### DATA FOR THIS TASK ###
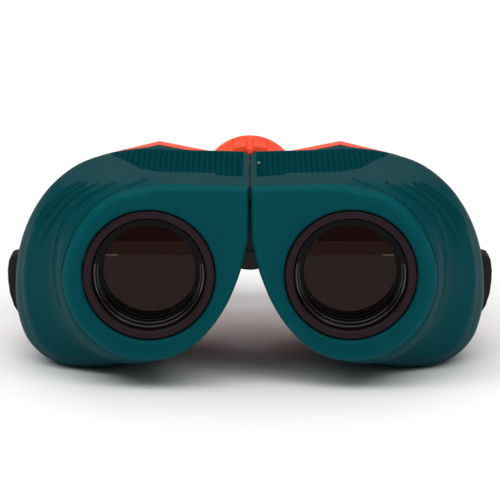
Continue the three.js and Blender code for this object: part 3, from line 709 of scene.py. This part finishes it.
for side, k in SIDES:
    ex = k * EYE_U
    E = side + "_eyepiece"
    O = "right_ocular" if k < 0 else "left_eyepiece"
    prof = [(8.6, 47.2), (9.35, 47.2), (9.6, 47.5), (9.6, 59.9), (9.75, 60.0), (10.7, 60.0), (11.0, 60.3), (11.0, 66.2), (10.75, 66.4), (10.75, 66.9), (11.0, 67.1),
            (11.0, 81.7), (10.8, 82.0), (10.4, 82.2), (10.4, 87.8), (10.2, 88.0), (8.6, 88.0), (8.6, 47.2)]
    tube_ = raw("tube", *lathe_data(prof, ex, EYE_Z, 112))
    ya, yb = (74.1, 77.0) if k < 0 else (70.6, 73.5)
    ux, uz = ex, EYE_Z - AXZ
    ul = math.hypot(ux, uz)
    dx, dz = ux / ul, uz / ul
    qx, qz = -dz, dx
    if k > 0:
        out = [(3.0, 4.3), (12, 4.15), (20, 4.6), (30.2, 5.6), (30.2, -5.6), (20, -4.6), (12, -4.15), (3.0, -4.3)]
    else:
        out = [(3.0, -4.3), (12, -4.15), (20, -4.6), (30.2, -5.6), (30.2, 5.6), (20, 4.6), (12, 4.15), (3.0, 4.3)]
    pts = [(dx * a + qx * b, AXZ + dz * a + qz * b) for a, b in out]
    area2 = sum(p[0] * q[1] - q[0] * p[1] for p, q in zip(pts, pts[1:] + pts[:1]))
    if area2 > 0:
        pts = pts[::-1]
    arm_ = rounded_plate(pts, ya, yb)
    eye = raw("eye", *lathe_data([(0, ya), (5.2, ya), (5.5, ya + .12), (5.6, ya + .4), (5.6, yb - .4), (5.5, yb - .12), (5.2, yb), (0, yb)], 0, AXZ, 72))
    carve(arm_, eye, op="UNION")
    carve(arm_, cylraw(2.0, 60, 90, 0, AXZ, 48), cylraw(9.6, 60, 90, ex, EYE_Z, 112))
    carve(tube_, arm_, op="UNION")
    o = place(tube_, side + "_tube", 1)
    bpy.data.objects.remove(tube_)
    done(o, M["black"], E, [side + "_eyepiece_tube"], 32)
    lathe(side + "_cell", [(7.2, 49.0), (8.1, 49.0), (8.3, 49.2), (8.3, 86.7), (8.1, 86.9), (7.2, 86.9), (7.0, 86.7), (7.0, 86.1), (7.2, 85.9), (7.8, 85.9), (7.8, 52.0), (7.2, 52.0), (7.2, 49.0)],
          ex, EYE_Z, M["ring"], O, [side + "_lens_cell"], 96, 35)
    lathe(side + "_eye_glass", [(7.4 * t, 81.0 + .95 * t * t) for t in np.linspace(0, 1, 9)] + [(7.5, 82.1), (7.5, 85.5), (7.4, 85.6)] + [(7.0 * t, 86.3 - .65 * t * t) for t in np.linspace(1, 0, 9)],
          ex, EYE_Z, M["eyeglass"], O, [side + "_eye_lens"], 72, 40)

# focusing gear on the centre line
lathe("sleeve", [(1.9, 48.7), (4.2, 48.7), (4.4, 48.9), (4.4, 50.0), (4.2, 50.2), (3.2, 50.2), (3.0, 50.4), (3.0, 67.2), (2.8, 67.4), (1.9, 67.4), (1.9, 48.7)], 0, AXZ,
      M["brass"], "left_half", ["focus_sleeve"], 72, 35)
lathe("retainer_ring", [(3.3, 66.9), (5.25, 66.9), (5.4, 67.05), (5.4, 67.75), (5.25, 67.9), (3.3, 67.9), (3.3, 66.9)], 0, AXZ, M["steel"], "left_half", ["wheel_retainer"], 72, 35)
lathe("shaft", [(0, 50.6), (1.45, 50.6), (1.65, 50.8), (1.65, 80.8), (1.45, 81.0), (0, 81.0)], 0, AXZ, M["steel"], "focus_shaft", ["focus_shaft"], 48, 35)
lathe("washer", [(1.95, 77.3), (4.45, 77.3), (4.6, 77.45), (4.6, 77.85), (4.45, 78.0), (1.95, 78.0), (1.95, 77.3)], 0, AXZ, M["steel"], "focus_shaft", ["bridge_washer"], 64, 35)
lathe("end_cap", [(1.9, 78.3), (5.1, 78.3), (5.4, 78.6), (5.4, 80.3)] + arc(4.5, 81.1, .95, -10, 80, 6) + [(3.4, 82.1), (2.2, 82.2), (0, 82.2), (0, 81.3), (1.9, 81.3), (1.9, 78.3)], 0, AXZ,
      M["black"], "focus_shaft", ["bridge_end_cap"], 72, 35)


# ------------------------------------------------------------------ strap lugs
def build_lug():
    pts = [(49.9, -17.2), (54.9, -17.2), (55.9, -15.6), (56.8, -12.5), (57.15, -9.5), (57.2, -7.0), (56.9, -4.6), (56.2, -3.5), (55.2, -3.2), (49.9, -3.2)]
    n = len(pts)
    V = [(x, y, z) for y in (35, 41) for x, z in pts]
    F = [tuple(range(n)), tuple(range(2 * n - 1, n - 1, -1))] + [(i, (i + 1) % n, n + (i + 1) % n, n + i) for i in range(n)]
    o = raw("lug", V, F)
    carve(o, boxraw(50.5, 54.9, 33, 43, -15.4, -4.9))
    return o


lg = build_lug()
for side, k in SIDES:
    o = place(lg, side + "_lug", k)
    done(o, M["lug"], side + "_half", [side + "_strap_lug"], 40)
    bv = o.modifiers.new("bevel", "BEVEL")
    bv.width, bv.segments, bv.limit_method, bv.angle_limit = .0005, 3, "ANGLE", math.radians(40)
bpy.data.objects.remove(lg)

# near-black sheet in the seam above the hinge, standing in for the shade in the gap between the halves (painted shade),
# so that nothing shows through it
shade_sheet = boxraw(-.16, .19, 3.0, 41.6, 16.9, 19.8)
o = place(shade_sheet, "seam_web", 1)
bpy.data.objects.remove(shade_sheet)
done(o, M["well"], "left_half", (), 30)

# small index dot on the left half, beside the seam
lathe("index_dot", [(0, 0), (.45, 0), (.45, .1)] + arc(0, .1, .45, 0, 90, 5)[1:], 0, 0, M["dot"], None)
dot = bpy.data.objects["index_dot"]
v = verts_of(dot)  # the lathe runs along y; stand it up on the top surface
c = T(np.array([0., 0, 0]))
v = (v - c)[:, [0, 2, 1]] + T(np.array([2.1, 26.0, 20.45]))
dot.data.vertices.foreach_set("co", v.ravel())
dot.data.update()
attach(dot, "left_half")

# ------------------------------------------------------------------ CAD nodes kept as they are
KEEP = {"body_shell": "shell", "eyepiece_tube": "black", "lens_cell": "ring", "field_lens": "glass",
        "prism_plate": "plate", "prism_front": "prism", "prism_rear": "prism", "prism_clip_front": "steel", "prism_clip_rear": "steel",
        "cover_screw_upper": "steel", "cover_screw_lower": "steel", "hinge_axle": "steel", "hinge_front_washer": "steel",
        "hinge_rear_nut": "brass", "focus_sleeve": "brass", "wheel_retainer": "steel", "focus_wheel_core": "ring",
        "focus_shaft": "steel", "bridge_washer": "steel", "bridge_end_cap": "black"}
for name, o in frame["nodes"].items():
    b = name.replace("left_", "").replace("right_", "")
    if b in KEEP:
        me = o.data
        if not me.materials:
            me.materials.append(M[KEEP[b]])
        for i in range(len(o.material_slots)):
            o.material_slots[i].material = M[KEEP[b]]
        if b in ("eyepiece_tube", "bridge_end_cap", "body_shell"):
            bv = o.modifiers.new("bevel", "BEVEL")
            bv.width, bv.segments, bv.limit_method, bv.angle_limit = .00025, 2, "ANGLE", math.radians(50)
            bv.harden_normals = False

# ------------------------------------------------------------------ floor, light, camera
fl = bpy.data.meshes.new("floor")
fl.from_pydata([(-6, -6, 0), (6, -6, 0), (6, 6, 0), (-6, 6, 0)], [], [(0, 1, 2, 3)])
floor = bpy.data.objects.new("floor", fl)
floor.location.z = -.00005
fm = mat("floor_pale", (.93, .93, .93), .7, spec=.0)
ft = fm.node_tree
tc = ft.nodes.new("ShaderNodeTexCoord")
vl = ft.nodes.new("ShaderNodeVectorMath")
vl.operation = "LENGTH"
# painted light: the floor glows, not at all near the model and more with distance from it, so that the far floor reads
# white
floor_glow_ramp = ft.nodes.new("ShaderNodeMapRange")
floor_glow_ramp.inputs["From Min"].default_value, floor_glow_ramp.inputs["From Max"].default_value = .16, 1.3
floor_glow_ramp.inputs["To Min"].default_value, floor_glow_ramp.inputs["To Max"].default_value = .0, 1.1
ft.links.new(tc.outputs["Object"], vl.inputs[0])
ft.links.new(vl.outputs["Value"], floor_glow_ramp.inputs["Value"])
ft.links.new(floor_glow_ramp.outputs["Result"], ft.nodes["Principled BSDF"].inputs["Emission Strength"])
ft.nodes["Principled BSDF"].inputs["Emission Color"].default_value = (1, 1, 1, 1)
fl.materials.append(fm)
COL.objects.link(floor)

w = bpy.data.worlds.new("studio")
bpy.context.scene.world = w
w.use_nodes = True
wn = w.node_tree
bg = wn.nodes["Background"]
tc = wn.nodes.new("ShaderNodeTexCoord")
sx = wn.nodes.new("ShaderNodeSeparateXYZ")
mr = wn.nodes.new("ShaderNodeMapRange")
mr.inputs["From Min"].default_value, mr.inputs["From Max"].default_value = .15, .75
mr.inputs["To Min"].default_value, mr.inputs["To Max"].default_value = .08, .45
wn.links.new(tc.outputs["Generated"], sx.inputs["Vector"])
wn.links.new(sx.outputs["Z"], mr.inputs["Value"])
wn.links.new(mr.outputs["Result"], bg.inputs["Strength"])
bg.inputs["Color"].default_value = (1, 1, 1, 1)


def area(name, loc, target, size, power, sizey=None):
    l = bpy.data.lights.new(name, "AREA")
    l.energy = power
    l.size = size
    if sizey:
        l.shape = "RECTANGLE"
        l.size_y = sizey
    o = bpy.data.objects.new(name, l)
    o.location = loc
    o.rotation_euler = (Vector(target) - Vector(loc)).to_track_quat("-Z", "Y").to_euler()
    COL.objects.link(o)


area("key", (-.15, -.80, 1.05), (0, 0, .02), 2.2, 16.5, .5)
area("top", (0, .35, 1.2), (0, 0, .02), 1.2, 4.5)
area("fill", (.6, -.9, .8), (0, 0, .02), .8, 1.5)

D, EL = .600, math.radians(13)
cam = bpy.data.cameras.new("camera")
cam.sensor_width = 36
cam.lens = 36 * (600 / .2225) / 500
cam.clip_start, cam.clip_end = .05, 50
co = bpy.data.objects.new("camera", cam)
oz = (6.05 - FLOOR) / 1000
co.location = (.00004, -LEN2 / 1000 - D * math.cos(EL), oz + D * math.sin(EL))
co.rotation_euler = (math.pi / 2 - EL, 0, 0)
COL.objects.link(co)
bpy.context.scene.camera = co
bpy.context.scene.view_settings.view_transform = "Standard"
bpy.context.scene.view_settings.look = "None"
###
### DATA FOR THIS TASK ###
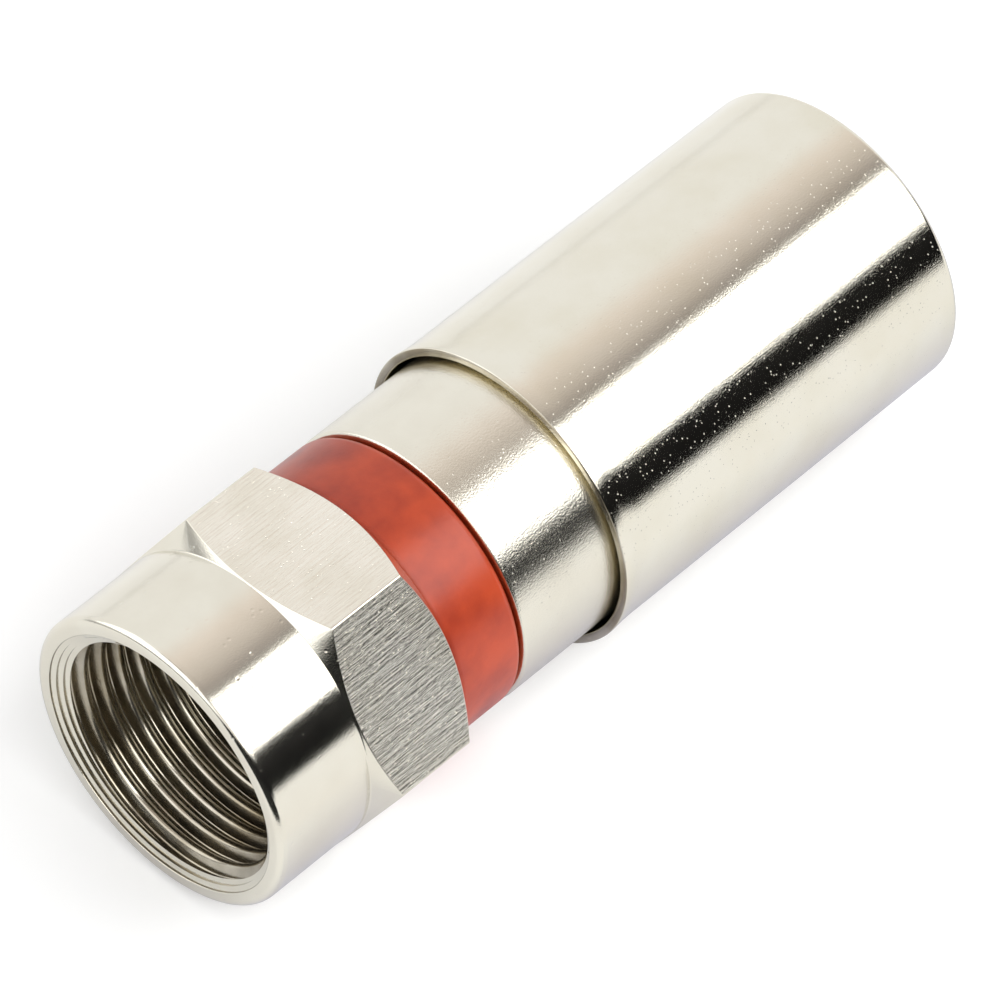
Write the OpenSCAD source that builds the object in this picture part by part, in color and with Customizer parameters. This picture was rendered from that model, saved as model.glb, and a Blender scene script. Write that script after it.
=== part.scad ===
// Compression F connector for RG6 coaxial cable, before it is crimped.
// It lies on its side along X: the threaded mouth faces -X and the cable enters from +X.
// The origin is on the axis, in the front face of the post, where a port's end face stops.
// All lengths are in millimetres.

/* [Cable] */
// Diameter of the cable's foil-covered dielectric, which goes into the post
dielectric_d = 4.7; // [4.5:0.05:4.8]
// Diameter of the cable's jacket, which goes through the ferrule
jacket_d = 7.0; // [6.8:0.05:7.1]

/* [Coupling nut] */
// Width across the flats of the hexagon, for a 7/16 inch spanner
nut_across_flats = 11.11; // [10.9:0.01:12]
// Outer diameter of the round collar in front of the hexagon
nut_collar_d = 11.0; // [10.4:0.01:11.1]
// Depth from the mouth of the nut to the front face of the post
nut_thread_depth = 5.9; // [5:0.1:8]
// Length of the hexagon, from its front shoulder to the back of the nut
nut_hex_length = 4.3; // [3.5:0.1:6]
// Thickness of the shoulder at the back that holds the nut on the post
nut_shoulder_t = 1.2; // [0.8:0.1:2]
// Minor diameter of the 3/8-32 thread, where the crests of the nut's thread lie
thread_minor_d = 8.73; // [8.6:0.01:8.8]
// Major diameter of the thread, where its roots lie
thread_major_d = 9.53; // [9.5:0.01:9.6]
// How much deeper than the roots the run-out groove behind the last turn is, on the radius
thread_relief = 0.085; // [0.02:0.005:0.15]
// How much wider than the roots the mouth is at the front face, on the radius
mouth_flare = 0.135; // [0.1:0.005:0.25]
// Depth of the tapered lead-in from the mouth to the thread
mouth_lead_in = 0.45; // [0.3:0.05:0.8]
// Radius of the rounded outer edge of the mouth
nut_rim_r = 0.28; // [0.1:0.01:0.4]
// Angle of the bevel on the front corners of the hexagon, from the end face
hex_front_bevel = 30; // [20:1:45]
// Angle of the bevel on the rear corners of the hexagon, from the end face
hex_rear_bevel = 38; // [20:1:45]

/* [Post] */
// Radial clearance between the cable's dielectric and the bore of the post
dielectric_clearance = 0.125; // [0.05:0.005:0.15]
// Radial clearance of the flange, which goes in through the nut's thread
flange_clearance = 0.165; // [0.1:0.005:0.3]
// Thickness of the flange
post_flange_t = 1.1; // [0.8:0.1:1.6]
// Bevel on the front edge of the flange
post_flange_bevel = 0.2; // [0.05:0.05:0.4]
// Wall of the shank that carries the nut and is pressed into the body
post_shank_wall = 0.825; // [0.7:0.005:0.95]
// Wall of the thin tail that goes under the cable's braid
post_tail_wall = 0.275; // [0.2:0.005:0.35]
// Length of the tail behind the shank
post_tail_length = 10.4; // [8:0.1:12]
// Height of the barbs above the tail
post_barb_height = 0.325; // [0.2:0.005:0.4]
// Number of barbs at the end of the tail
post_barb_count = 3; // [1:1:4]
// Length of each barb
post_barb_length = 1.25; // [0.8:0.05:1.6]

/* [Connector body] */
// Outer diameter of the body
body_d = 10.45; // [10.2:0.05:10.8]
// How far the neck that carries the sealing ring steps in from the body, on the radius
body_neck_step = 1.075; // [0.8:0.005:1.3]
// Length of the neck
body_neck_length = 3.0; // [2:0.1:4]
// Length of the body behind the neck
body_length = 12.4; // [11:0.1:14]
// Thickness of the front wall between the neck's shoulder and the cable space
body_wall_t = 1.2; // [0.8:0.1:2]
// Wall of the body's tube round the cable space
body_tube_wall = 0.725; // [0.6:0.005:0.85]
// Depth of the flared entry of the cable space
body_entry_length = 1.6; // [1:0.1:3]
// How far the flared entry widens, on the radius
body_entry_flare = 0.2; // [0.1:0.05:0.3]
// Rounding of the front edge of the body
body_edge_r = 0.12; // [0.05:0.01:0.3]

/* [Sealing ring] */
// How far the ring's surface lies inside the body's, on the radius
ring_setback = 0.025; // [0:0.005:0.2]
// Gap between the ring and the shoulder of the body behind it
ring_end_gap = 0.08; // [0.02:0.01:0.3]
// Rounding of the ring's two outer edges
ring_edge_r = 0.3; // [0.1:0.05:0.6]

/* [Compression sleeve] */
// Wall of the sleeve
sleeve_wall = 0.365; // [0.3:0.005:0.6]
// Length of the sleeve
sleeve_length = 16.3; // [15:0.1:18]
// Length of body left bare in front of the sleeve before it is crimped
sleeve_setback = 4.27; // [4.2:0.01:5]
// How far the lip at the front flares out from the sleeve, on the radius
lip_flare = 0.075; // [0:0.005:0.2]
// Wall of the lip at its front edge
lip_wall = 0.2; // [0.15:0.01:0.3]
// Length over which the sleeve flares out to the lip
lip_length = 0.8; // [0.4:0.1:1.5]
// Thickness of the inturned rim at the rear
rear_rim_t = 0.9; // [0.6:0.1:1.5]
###
- **SHORT EXERCISE**: Select all lines in the listing above where the word "Blender" appears, and show them.

- **THE COMPLETED TASK**:
Continue the three.js and Blender code for this object: part 3, from line 709 of scene.py. This part finishes it.
Write the OpenSCAD source that builds the object in this picture part by part, in color and with Customizer parameters. This picture was rendered from that model, saved as model.glb, and a Blender scene script. Write that script after it.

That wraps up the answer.